Anyway, I didn’t cry.  I am not the kind of person who would break down in public (I don’t like looking imperfect, even sweating in public, so tears are out of the question – I do my utmost to keep my façade weakness-free), and I’m not the kind of person who breaks down even in private.  Ever since I was a kid, I was taught to keep my emotions inside so that nobody can see your weaknesses (particularly when my dad would try to upset me with the goal of making me cry, my mother taught me not to give him the satisfaction).  So even during trying times, I try to suppress any extremity of emotion in public, and take deep breaths and clench my fists and just get on with things.  After all, the quicker it’s over, the quicker it’s done.

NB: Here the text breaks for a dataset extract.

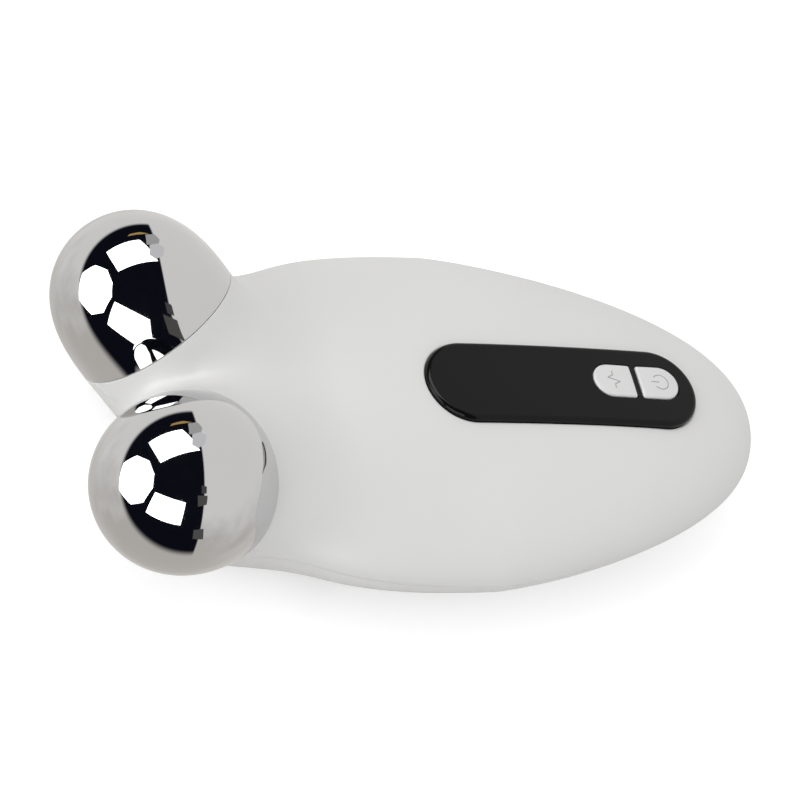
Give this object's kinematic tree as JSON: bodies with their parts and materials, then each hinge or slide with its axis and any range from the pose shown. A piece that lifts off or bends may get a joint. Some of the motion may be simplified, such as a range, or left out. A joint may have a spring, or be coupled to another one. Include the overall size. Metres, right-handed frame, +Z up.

But that doesn’t mean I don’t want to cry.  I believe in the cathartic power of tears, and once you’ve cried your eyes and your heart out, there’s nowhere left to go but to start healing yourself and picking yourself back up.  Although they make your eyes puffy and swollen, and seem to bring out dark red freckles around my cheekbones (lucky me), tears do serve a purpose – they let you acknowledge your sadness and express it and move on.  Sometimes, my restraint from expressing my sadness even privately means that it festers, whereas if I could just let myself go and cry, maybe I’d move on a little quicker.  Who knows – that’s just the kind of person I have come to be, it’s probably to late to do anything about it now.

Yet I disagree with the widely-held belief that “boys don’t cry”.  They just don’t let anyone know that they cry.  There are a lot of secrets kept between the sexes that I think stop us from understanding one another and feeling close to one another.  Of course people are going to think that men and women are from different planets; that’s the way we live our lives.  The machismo the boys don’t cry does stem from the fact that crying supposedly signals weakness, and men must never appear weak.  But why is it ok for women to be weak, in that case?  Everybody gets weak sometimes (even though nobody talks about it, we all know it’s true) and in that weakness, the best thing we can do is to seek strength from others.  But (and I am particularly guilty of this), seeking strength and asking for help once again points out our weaknesses to other people and we are too proud / afraid to bare ourselves in this way.  So we cover it up.  But I think that to make it a gender thing (Fergie made things no better with her song “Big Girls Don’t Cry” – boys cry, men cry, big girls cry, petite girls cry, grown women cry, transexuals cry.  Everybody cries.) is just stupid – tears are universal.

Babies cry for attention.  Adults rebel against this because when we cry, we don’t want anyone to know – bringing attention to ourselves is the last thing on our minds.  Crying is a secret rebellion against maintaining that all-important appearance of teflon perfection.  I don’t cry (films never get to me – the right music is usually the closest thing to bring me to the brink) very often at all, but sometimes – like today – there is an evocative feeling in my heart, and I don’t know what to do with it.  And though, despite everything, I am not comfortable with letting my tears fall in public, it’s as pure an expression of hurt and longing as you’re gonna get.  And wrapped in this cologne, my longing aches just that little bit sweeter.